Built to bite, then switched off
And then we turned it off. The whole mechanism ships wired in but with its strength set to zero, so in a world you play today it changes nothing you could measure. That isn’t hesitation; it’s the same call we’ve learned to make with the world’s other slow, world-changing systems — build it proven, ship it switched off, and say so. What’s left is not code but judgment: choosing how hard a cooling century should really hit, and the exact shape of the climb, is a deliberate tuning pass we’ve set aside for later.
We wanted that future pass to have an instrument rather than a guess, which is why the measurements above exist at all. The machinery is demonstrated and safe; only its felt intensity is still an open, hand-tuned question. We’d rather pick that number by how a slowly cooling world feels to tend than settle it against a proxy in a spreadsheet.
A climate you might one day push back
A slow climate opens doors we’re glad to leave ajar. The player already has the first small say over the sky — rain you can ask for, a storm you can calm, a frost you can push back — and a gentle blessing to steady a drifting climate is a natural next wish to grant, so that one day you could lean against the cooling itself rather than only weather it. Alongside that, the drift wants a companion: a slow drying of the world to sit beside the cooling, and room for regions to differ, so an arid stretch might dry faster than the rest.

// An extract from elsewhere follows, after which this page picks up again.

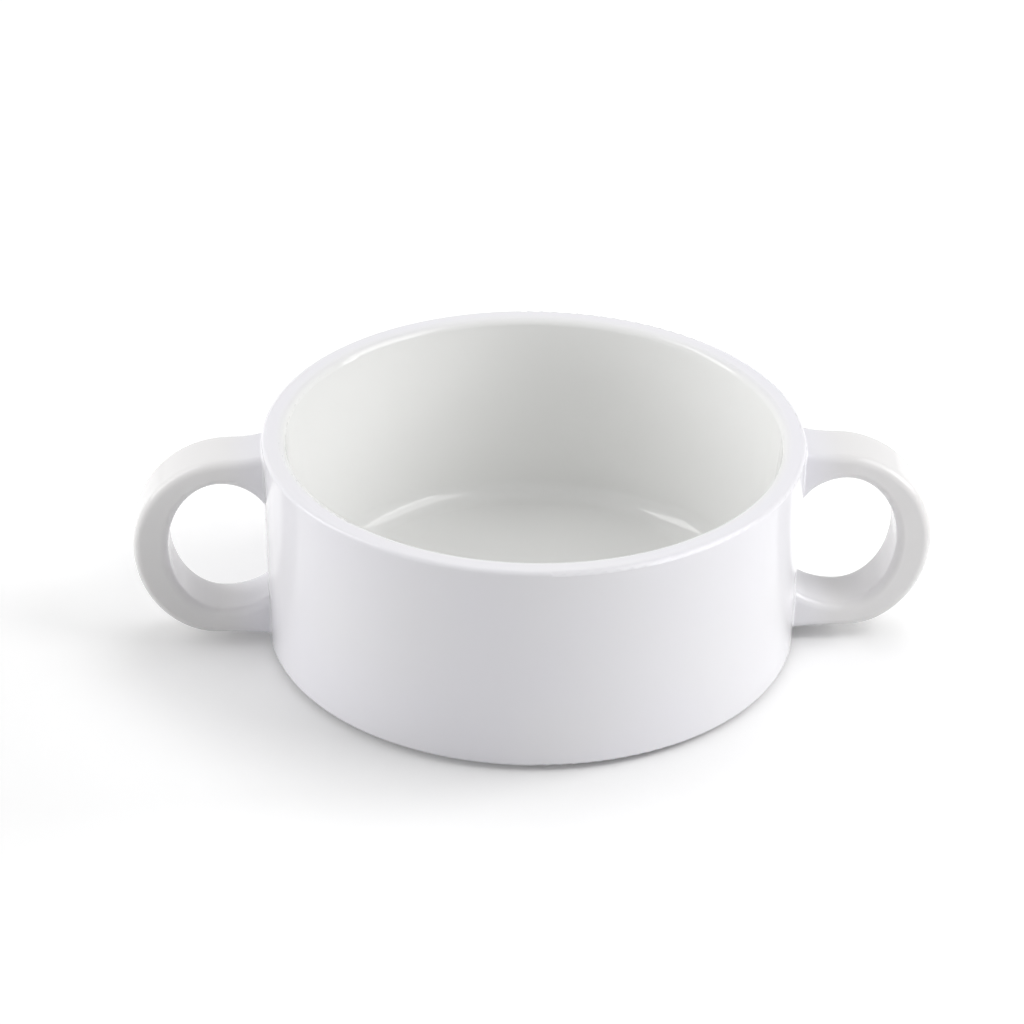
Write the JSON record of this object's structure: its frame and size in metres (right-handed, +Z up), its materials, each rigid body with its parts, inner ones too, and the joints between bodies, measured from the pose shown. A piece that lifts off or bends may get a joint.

Slow climate drift is only the first half of the long-arc challenge we set out to build; a slow pressure from invasive species is the other half, and a slower reshaping of the land itself waits for a later pass. For now, the world has learned how to grow old in a way you can feel underfoot. It ships holding its breath — proven, and quiet — until the day we decide a hundred-year world has earned its colder, slower forest.